More broadly, though, economists say the Gulf and other emerging stock markets stand to gain by anything that helps to hasten a recovery by the US economy. "If they fail, it would be a disaster for the US economy," said Aidha al Beraiki, a researcher at Abu Dhabi's Department of Planning and Economy. "In a way they are too big to fail." Selling by foreign investors, particularly hedge funds, has battered regional stock markets in recent weeks. Property stocks have been especially hard hit as investigations in Dubai of fraud allegations rattle a market already concerned that a raft of new supply, combined with a global slowdown, could hurt property prices.

Foreign investors were net sellers of DH336 million worth of stocks on the Dubai Financial Market last week, data show. Foreign investors have sold at least Dh1.84bn worth of stock in Dubai in the past month. The sell-off continued today as reports of the imminent bailout of Fannie and Freddie spread. Saudi Arabia's benchmark index fell 1.7 per cent, while Abu Dhabi's leading index dropped 3.7 per cent, its lowest since November. The benchmark Dubai Financial Market General Index slid 4.6 per cent, an 11-month low. Dubai stocks have lost nearly 25 per cent of their value so far this year.
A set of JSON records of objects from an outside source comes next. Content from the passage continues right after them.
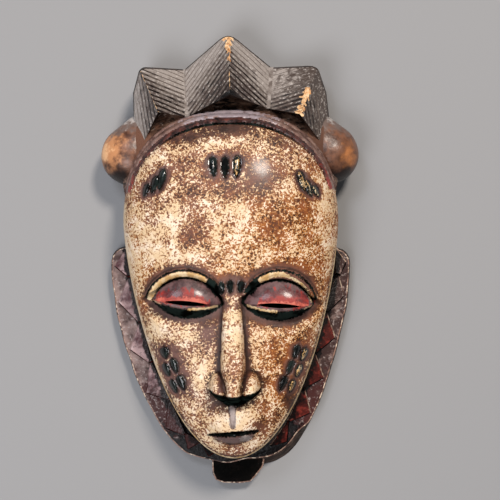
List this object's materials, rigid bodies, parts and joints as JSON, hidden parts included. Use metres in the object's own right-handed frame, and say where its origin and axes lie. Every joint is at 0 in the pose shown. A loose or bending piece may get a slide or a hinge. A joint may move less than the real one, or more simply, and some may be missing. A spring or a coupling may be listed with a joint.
{
  "type": "tribal mask",
  "caption": "Hollow carved wooden face mask with a three-pointed crown, side buns, a toothed ruff behind the jaw and pierced eye slits.",
  "frame": {"origin": "middle of the whole outline on the plane of the back rim, which the mask lies on", "axes": "+X to the viewer's right, +Y from the chin to the crown, +Z out of the face"},
  "size_m": [0.209, 0.3648, 0.105],
  "materials": {
    "painted_wood": "hand-painted and waxed wood, worn to the bare grain on its ridges"
  },
  "bodies": {
    "root": {"mask": "painted_wood"}
  },
  "joints": []
}
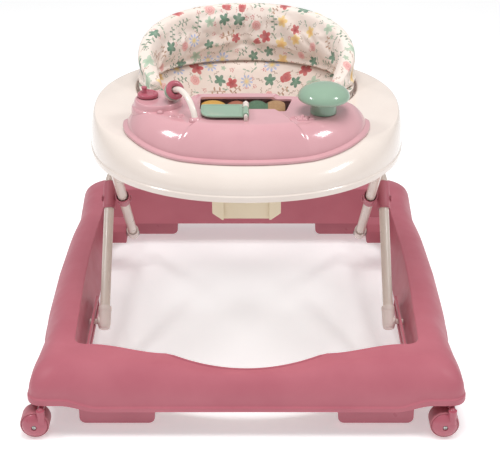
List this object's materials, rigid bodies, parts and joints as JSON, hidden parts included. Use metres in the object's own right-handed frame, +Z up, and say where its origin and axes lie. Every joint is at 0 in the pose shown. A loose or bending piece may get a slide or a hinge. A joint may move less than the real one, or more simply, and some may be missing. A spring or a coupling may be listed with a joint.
{
  "type": "baby walker",
  "caption": "Foldable baby walker: wheeled ring base, crossing tube legs, tray ring with padded fabric seat and lift-off toy tray.",
  "frame": {"origin": "on the floor, under the middle of the walker's bounding box", "axes": "+Z up, +Y towards the backrest, -Y towards the toy tray's front, +X to the right seen from the front"},
  "size_m": [0.6195, 0.702, 0.476],
  "materials": {
    "base_pink": "fine matte moulded polypropylene",
    "rose_plastic": "satin moulded plastic",
    "steel": "bright zinc plate",
    "tube_cream": "smooth cream powder coat",
    "cap_white": "satin moulded plastic",
    "tray_cream": "high gloss moulded plastic",
    "handle_beige": "satin moulded plastic",
    "seat_fabric": "woven polyester with a printed flower pattern",
    "toy_pink": "high gloss moulded plastic",
    "card": "printed card",
    "toy_green": "gloss moulded plastic"
  },
  "bodies": {
    "base": {"base_shell": "base_pink", "front_stopper_left": "rose_plastic", "rear_stopper_left": "rose_plastic", "front_stopper_right": "rose_plastic", "rear_stopper_right": "rose_plastic", "pivot_post_left": "base_pink", "slider_track_left": "base_pink", "pivot_post_right": "base_pink", "slider_track_right": "base_pink", "rear_pivot_pin_left": "steel", "rear_pivot_pin_right": "steel"},
    "inner_legs": {"inner_leg_tube": "tube_cream", "inner_leg_clamp_left": "base_pink", "inner_leg_clamp_right": "base_pink", "cross_pin_left": "base_pink", "inner_leg_cap_left": "cap_white", "cross_pin_right": "base_pink", "inner_leg_cap_right": "cap_white"},
    "outer_legs": {"outer_leg_tube": "tube_cream", "outer_leg_sleeve_left": "base_pink", "outer_leg_sleeve_right": "base_pink", "outer_leg_cap_left": "cap_white", "outer_leg_cap_right": "cap_white"},
    "tray": {"tray_ring": "tray_cream", "leg_bracket_left": "tray_cream", "leg_bracket_right": "tray_cream", "height_rack": "tray_cream", "seat_hoop": "cap_white", "seat_sling": "seat_fabric", "seat_backrest": "seat_fabric"},
    "handle": {"release_handle": "handle_beige"},
    "toy_tray": {"toy_tray": "toy_pink", "picture_card": "card", "page_binder": "cap_white", "bead_arch": "tray_cream", "mushroom_post": "toy_green"},
    "page": {"flip_page": "toy_green"},
    "dial": {"toy_dial": "rose_plastic"},
    "mushroom": {"mushroom_cap": "toy_green"},
    "ring_pink": {"bead_ring_pink": "rose_plastic"},
    "ring_green": {"bead_ring_green": "toy_green"},
    "ring_cream": {"bead_ring_cream": "tray_cream"},
    "caster_front_left": {"caster_fork_front_left": "base_pink", "caster_axle_front_left": "steel"},
    "wheel_front_left": {"caster_wheel_front_left": "rose_plastic"},
    "caster_front_right": {"caster_fork_front_right": "base_pink", "caster_axle_front_right": "steel"},
    "wheel_front_right": {"caster_wheel_front_right": "rose_plastic"},
    "caster_rear_left": {"caster_fork_rear_left": "base_pink", "caster_axle_rear_left": "steel"},
    "wheel_rear_left": {"caster_wheel_rear_left": "rose_plastic"},
    "caster_rear_right": {"caster_fork_rear_right": "base_pink", "caster_axle_rear_right": "steel"},
    "wheel_rear_right": {"caster_wheel_rear_right": "rose_plastic"}
  },
  "joints": [
    {"name": "leg_fold", "type": "hinge", "parent": "base", "child": "inner_legs", "pos_m": [0, 0.164, 0.066], "axis": [1, 0, 0], "range_deg": [-9, 31]},
    {"name": "leg_cross", "type": "hinge", "parent": "inner_legs", "child": "outer_legs", "pos_m": [0, 0.01365, 0.2009], "axis": [1, 0, 0], "range_deg": [-62, 18]},
    {"name": "tray_level", "type": "hinge", "parent": "outer_legs", "child": "tray", "pos_m": [0, 0.13497, 0.30976], "axis": [1, 0, 0], "range_deg": [-9, 31]},
    {"name": "handle_pull", "type": "slide", "parent": "tray", "child": "handle", "axis": [0, -1, 0], "range_m": [0, 0.012], "stiffness_N_per_m": 400, "springref_m": -0.002},
    {"name": "toy_tray_lift", "type": "slide", "parent": "tray", "child": "toy_tray", "axis": [0, 0, 1], "range_m": [0, 0.1]},
    {"name": "page_turn", "type": "hinge", "parent": "toy_tray", "child": "page", "pos_m": [-0.001, -0.15, 0.414], "axis": [0, 1, 0], "range_deg": [0, 172]},
    {"name": "dial_spin", "type": "hinge", "parent": "toy_tray", "child": "dial", "pos_m": [-0.141, -0.092, 0.414], "axis": [0, 0, 1], "continuous": true},
    {"name": "mushroom_spin", "type": "hinge", "parent": "toy_tray", "child": "mushroom", "pos_m": [0.108, -0.136, 0.43], "axis": [0, 0, 1], "continuous": true},
    {"name": "ring_pink_slide", "type": "hinge", "parent": "toy_tray", "child": "ring_pink", "pos_m": [-0.0905, -0.135, 0.3924], "axis": [0.8736, 0.4867, 0], "range_deg": [0, 78]},
    {"name": "ring_green_slide", "type": "hinge", "parent": "toy_tray", "child": "ring_green", "pos_m": [-0.0905, -0.135, 0.3924], "axis": [0.8736, 0.4867, 0], "range_deg": [0, 78]},
    {"name": "ring_cream_slide", "type": "hinge", "parent": "toy_tray", "child": "ring_cream", "pos_m": [-0.0905, -0.135, 0.3924], "axis": [0.8736, 0.4867, 0], "range_deg": [0, 78]},
    {"name": "swivel_front_left", "type": "hinge", "parent": "base", "child": "caster_front_left", "pos_m": [-0.285, -0.332, 0.05], "axis": [0, 0, 1], "continuous": true},
    {"name": "roll_front_left", "type": "hinge", "parent": "caster_front_left", "child": "wheel_front_left", "pos_m": [-0.2945, -0.332, 0.0203], "axis": [0, 1, 0], "continuous": true},
    {"name": "swivel_front_right", "type": "hinge", "parent": "base", "child": "caster_front_right", "pos_m": [0.285, -0.332, 0.05], "axis": [0, 0, 1], "continuous": true},
    {"name": "roll_front_right", "type": "hinge", "parent": "caster_front_right", "child": "wheel_front_right", "pos_m": [0.2755, -0.332, 0.0203], "axis": [0, 1, 0], "continuous": true},
    {"name": "swivel_rear_left", "type": "hinge", "parent": "base", "child": "caster_rear_left", "pos_m": [-0.258, 0.326, 0.05], "axis": [0, 0, 1], "continuous": true},
    {"name": "roll_rear_left", "type": "hinge", "parent": "caster_rear_left", "child": "wheel_rear_left", "pos_m": [-0.2485, 0.326, 0.0203], "axis": [0, 1, 0], "continuous": true},
    {"name": "swivel_rear_right", "type": "hinge", "parent": "base", "child": "caster_rear_right", "pos_m": [0.258, 0.326, 0.05], "axis": [0, 0, 1], "continuous": true},
    {"name": "roll_rear_right", "type": "hinge", "parent": "caster_rear_right", "child": "wheel_rear_right", "pos_m": [0.2675, 0.326, 0.0203], "axis": [0, 1, 0], "continuous": true}
  ],
  "couplings": [
    {"joint": "leg_cross", "follows": "leg_fold", "ratio": -2},
    {"joint": "tray_level", "follows": "leg_fold", "ratio": 1},
    {"joint": "ring_green_slide", "follows": "ring_pink_slide", "ratio": 1},
    {"joint": "ring_cream_slide", "follows": "ring_pink_slide", "ratio": 1}
  ]
}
Concerns about the health of the Federal National Mortgage Association, better known as Fannie Mae, and the Federal Home Loan Mortgage Corporation, or Freddie Mac, have roiled US financial markets since July. Fannie Mae was set up by the US government in 1938 to help Americans finance their homes, and privatised in 1968. To give it some competition, the US congress created Freddie Mac in 1970. Neither of the two government-sponsored enterprises lends money to homeowners directly. Instead, they buy mortgages from banks, packaging them into securities that are then sold for a fee to investors. By selling their loans for cash, banks reduce their exposure to any one homeowner and can so turn around and lend even more, thereby providing more money at lower interest rates. Falling housing prices and a growing number of defaults have resulted in roughly $14bn in combined losses at the two companies in the past year.

"The housing correction poses the biggest risk to our economy," Mr Paulson said. "Fannie Mae and Freddie Mac are critical to turning the corner on housing. Therefore, the primary mission of these enterprises now will be to proactively work to increase the availability of mortgage finance." The Treasury's takeover will not involve an immediate injection of cash, but instead place Fannie and Freddie in a conservatorship under the Federal Housing Finance Agency (FHFA) and replace both firms' chief executives. Capital will then be injected over time, as they buy mortgage-backed securities, or MBSs. Some reports said the bailout could eventually cost US taxpayers as much as $25bn.

While a takeover of the two companies will drastically reduce the value of their stock, it will buttress the value of their bonds. Gulf nations have been selling in recent months even as other big Asian governments buy the bonds. According to data from the Treasury Department, Gulf investors sold $1.3bn in agency debt in May and another $480m worth in June. They were net buyers, on the other hand, of US Treasury bonds.

While Fannie and Freddie's debts and guarantees were never explicitly backed by the US government, investors have long assumed that Washington would not let them default. This has allowed the two companies to borrow at rates only slightly higher than the US government. "Our nation has tolerated these ambiguities for too long, and as a result GSE debt and MBS are held by central banks and investors throughout the United States and around the world who believe them to be virtually risk-free," Mr Paulson said today.

Gulf executives and bankers said investors in the region had been looking for ways to lower their exposure to dollar-denominated investments amid concerns that the US economic situation was worsening. At the same time, international investors who rushed funds into Gulf markets as oil and other commodity prices were soaring with inflation are now pulling out. With signs growing that global inflation was decelerating and the dollar rebounding as the global economy slowed, many were shifting out of relatively risky emerging market stocks in favour of the relative safety of government bonds. While rising inflation made bonds unattractive, slower inflation and slowing economic growth argued for fixed-income investments, analysts said.

Economists said the Gulf and other emerging markets had more to gain from any measure to right the listing US economy than any impact a decline by the dollar might have.